**EXERCISE BRIEF**
List each line of the data in which the string "caption" appears.

**AVAILABLE DATA**
****************
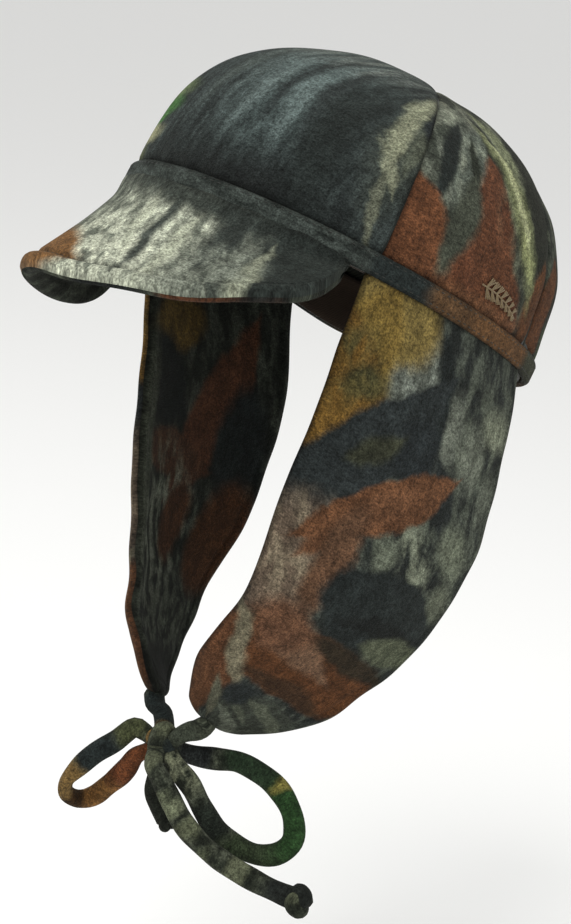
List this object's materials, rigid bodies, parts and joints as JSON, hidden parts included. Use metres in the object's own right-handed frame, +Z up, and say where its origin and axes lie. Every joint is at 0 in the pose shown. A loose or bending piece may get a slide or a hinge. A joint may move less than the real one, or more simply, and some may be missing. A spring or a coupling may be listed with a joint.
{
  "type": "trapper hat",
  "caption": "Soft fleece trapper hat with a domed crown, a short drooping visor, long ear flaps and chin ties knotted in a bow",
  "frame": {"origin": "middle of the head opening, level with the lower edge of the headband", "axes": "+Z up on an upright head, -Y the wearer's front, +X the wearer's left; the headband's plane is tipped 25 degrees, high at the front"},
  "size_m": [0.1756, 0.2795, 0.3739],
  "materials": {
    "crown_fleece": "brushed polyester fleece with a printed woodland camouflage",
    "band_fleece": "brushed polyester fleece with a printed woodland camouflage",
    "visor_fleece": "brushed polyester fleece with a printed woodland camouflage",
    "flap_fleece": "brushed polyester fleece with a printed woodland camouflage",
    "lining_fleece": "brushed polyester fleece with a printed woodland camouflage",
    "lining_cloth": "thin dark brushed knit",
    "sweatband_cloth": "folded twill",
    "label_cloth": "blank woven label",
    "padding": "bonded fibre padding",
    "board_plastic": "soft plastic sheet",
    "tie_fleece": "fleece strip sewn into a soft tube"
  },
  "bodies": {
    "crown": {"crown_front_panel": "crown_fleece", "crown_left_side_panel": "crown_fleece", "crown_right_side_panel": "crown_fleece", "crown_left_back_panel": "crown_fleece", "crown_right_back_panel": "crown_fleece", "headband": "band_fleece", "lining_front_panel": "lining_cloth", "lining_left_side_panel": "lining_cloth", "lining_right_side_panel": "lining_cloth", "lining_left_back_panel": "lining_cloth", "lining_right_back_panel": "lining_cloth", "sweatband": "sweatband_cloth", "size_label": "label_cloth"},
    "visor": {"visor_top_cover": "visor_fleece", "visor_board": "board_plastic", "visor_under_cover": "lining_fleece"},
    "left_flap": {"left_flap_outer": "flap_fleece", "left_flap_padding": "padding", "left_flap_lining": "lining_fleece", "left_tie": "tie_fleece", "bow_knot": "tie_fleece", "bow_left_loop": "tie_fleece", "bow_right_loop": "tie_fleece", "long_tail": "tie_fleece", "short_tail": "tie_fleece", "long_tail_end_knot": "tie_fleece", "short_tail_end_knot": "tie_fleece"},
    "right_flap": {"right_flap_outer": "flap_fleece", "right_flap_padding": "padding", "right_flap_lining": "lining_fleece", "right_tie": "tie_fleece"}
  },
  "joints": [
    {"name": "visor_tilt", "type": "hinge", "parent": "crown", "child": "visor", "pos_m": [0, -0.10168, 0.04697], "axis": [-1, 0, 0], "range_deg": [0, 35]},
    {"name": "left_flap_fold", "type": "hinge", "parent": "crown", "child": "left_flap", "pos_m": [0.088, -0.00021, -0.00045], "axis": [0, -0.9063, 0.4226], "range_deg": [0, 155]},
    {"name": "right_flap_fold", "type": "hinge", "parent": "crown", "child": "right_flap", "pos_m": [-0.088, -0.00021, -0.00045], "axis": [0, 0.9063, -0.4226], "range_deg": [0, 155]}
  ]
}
****************
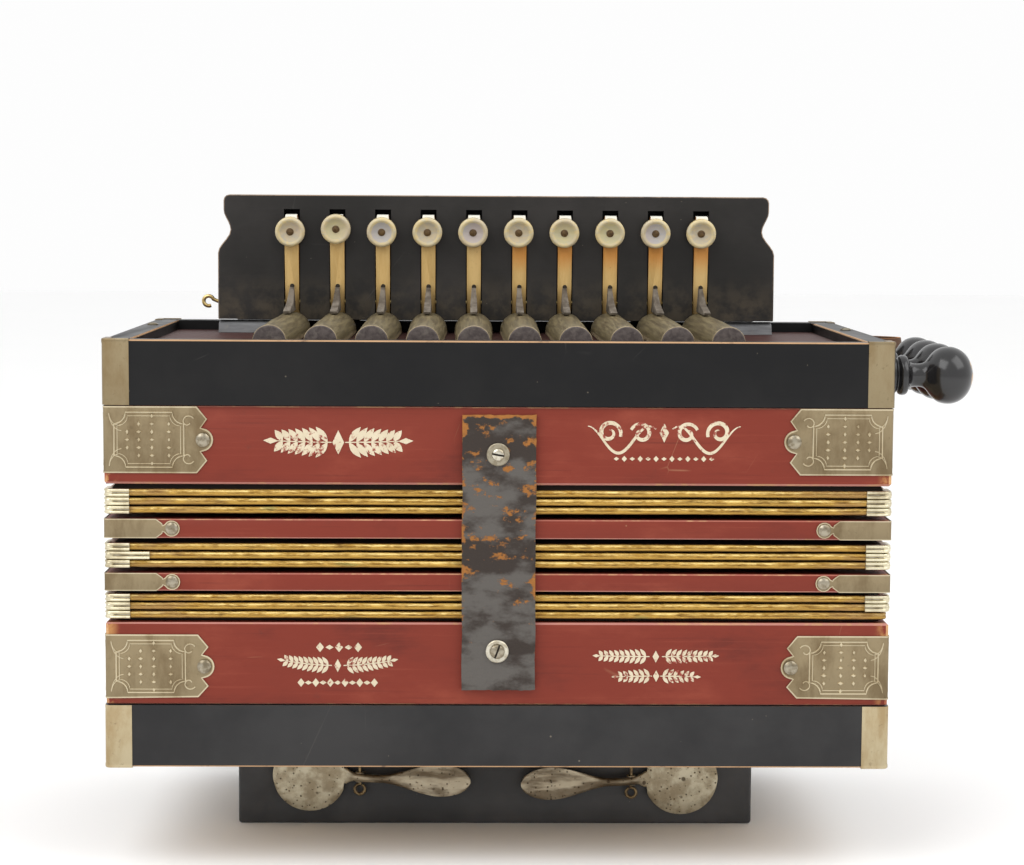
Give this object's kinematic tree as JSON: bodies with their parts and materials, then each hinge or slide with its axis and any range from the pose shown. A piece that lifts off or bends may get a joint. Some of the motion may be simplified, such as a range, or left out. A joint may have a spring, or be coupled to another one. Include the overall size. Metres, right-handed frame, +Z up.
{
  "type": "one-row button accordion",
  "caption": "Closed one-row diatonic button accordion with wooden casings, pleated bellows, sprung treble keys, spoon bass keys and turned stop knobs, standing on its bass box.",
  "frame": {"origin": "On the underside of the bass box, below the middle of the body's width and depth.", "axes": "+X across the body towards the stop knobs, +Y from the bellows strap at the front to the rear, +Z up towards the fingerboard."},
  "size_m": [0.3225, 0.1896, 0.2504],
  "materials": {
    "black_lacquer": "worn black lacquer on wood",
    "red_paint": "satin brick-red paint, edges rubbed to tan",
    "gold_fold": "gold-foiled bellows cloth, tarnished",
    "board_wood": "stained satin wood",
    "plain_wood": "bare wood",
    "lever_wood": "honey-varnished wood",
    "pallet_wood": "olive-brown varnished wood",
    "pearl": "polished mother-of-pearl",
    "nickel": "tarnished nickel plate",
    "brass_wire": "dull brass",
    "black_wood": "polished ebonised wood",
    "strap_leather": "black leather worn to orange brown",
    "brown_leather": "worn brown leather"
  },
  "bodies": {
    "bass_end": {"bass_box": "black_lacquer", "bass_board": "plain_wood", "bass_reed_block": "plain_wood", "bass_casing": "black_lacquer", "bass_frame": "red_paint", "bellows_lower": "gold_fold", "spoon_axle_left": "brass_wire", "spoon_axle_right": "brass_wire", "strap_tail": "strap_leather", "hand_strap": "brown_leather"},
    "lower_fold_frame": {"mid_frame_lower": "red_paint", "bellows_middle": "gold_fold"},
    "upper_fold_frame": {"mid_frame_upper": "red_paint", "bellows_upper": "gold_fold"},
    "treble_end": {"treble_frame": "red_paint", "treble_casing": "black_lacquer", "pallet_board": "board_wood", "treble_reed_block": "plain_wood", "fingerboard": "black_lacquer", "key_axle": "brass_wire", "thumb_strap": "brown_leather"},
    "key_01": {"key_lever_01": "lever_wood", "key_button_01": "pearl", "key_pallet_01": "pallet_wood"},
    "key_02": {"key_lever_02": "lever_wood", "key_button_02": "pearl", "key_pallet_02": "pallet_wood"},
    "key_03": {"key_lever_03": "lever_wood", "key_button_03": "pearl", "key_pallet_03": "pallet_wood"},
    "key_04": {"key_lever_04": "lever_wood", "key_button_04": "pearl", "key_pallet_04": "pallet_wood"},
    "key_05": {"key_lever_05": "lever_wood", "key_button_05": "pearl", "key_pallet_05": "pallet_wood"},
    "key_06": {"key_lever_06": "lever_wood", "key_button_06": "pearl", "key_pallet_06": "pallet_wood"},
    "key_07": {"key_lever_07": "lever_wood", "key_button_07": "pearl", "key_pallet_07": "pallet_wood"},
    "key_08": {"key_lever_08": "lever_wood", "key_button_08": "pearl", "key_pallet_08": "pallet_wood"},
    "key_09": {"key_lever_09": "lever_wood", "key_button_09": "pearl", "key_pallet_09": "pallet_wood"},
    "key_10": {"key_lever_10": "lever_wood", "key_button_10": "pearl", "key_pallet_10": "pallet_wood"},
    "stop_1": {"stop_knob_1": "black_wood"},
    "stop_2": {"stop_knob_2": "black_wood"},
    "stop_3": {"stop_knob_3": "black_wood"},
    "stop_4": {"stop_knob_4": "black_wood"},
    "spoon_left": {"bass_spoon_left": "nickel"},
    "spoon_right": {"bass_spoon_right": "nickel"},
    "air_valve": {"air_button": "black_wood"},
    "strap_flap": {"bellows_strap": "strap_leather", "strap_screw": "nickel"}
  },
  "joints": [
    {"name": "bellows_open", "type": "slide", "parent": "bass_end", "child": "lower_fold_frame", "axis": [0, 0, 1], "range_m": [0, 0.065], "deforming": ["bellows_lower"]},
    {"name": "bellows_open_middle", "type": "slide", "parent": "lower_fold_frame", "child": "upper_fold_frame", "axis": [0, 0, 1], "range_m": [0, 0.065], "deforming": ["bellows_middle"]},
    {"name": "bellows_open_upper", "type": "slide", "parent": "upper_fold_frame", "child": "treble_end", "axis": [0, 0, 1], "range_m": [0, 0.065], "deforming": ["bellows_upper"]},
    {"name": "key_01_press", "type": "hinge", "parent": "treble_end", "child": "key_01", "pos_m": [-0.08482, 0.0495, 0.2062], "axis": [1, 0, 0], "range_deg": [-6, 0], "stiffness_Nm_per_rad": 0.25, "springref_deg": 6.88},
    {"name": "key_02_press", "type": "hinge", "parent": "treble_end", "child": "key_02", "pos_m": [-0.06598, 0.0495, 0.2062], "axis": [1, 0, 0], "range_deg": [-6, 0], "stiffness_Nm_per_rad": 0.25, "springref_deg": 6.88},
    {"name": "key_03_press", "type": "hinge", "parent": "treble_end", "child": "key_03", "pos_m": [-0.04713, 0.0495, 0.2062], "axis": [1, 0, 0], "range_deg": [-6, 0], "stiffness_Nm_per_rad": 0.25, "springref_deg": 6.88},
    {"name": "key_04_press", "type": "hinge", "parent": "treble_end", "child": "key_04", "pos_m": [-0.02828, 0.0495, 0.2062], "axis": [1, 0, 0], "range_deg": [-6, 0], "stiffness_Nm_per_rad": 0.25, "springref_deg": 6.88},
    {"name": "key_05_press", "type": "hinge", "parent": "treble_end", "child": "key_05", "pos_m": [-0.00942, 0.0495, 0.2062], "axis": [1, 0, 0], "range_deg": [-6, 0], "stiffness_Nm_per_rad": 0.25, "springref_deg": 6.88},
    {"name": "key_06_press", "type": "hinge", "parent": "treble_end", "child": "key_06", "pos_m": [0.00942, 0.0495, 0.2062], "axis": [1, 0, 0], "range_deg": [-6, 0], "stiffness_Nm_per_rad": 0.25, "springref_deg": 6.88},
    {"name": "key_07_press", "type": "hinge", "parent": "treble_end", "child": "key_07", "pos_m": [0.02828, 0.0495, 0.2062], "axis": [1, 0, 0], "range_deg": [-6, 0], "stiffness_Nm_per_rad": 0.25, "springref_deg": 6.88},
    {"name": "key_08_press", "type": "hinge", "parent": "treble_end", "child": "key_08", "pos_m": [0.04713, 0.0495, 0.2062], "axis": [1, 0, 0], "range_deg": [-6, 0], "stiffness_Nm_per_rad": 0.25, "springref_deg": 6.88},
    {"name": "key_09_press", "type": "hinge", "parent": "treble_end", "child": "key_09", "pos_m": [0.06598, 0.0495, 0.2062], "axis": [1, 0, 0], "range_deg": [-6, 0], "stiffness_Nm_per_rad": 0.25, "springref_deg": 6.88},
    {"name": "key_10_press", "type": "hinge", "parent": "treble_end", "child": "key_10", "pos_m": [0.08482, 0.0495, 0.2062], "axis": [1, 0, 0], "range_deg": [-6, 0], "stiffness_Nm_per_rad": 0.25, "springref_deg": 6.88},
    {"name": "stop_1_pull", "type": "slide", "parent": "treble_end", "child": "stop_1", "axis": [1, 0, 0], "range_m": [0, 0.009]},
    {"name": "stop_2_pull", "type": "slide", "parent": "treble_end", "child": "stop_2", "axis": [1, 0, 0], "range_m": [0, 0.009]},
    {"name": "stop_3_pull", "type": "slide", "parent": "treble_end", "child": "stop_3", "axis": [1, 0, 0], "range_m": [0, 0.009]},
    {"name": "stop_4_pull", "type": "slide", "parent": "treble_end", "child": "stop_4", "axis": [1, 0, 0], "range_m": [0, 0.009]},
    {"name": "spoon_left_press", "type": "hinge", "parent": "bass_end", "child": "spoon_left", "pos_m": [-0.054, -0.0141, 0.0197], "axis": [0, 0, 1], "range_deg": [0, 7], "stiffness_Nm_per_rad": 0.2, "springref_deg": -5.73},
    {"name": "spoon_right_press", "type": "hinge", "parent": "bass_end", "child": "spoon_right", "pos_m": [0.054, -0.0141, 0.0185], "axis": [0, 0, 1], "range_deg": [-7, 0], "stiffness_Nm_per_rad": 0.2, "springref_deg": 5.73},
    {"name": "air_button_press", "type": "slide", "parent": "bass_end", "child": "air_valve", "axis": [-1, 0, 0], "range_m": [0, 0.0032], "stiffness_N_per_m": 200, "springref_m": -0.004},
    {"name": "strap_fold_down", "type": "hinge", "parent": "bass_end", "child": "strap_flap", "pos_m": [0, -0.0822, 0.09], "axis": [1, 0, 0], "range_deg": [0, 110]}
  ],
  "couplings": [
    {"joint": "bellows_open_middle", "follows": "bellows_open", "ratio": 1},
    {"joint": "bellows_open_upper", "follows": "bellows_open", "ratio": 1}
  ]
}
****************
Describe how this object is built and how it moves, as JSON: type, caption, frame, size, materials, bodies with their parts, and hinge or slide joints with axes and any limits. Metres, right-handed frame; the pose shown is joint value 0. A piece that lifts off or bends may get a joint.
****************
**RESULT OF THE EXERCISE**
  "caption": "Soft fleece trapper hat with a domed crown, a short drooping visor, long ear flaps and chin ties knotted in a bow",
  "caption": "Closed one-row diatonic button accordion with wooden casings, pleated bellows, sprung treble keys, spoon bass keys and turned stop knobs, standing on its bass box.",
Describe how this object is built and how it moves, as JSON: type, caption, frame, size, materials, bodies with their parts, and hinge or slide joints with axes and any limits. Metres, right-handed frame; the pose shown is joint value 0. A piece that lifts off or bends may get a joint.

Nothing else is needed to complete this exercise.